• _Data shown_
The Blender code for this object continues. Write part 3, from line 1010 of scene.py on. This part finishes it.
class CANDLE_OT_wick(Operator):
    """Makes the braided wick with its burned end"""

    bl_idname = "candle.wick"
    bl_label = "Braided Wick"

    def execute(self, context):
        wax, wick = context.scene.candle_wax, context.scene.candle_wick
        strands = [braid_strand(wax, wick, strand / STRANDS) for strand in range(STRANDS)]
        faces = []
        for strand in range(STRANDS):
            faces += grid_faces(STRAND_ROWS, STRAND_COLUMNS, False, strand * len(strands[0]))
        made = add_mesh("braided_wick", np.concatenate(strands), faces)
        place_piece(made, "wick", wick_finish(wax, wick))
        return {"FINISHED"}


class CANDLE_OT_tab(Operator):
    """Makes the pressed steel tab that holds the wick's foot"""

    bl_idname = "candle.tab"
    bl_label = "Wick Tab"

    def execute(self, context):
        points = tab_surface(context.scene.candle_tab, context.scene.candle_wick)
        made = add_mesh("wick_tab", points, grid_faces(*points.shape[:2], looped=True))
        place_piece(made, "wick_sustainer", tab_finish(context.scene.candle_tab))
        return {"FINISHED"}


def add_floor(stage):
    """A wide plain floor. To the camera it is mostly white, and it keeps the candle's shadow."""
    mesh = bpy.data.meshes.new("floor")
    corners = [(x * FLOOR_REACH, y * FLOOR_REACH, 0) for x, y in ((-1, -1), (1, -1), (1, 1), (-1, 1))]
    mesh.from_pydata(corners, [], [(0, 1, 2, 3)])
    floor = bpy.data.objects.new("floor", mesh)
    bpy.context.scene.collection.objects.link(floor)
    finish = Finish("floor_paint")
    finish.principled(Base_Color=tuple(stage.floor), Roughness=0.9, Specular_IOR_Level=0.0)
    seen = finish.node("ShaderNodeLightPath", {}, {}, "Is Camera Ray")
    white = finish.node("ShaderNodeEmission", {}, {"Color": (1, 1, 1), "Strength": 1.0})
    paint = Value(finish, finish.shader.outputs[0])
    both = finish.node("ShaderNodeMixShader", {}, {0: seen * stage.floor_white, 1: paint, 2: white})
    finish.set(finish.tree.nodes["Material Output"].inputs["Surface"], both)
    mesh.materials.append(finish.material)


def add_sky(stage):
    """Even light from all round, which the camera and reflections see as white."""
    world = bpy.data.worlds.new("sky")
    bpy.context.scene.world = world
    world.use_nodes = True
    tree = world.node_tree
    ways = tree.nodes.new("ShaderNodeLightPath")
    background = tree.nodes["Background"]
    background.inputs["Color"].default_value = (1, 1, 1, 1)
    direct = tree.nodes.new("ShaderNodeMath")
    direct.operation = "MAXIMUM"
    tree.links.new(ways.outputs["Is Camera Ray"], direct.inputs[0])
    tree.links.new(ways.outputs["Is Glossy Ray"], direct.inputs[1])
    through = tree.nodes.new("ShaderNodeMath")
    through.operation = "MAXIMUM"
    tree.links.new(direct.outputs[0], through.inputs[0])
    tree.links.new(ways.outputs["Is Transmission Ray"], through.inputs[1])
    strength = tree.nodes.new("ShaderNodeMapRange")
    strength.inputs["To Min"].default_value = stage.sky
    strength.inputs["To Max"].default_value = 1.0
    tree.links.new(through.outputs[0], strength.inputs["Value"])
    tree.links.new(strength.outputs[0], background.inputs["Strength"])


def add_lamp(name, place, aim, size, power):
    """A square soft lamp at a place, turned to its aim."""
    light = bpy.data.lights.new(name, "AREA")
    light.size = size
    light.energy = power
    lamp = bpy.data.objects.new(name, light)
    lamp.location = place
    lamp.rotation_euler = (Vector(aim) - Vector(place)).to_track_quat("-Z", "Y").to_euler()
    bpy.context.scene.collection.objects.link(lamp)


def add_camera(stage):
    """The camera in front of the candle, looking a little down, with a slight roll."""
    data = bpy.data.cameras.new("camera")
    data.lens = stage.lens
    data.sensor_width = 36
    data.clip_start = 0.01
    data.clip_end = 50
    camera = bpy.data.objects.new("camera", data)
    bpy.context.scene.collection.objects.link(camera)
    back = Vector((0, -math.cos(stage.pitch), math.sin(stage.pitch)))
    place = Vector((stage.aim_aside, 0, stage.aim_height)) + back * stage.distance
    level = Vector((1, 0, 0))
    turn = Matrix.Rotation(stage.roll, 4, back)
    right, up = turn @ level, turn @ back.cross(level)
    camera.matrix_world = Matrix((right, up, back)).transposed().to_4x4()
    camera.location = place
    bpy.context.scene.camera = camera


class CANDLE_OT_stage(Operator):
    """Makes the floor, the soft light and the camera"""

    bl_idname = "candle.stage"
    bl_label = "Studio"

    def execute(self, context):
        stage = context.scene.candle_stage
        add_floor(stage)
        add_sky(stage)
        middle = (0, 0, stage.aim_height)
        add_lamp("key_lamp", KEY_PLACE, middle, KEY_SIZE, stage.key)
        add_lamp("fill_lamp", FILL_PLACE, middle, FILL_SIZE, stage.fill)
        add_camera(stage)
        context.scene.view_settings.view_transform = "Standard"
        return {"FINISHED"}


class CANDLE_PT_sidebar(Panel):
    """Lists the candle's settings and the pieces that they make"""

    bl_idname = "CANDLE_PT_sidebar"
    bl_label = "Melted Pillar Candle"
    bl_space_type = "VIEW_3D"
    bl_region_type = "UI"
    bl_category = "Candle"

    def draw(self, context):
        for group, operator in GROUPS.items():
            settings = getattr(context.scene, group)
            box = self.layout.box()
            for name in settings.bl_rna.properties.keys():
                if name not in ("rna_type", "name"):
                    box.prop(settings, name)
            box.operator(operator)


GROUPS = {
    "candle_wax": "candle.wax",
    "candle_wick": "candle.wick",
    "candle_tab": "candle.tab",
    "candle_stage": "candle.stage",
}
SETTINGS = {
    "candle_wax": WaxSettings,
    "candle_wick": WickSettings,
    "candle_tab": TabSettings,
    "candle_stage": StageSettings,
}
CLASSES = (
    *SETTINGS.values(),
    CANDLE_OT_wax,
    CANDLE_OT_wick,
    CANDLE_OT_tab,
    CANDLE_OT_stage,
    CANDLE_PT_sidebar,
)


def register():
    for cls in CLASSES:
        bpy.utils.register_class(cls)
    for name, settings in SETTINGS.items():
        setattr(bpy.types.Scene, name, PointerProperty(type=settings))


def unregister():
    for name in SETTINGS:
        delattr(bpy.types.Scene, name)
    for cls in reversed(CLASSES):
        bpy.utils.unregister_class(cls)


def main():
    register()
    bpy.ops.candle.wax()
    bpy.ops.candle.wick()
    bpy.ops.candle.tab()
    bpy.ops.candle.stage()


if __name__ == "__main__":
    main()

* * *

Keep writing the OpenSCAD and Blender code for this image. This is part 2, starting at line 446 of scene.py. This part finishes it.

• _Do this_
Collect, from the material above, every line containing the word "Blender".

• _Output of the exercise_
The Blender code for this object continues. Write part 3, from line 1010 of scene.py on. This part finishes it.
Keep writing the OpenSCAD and Blender code for this image. This is part 2, starting at line 446 of scene.py. This part finishes it.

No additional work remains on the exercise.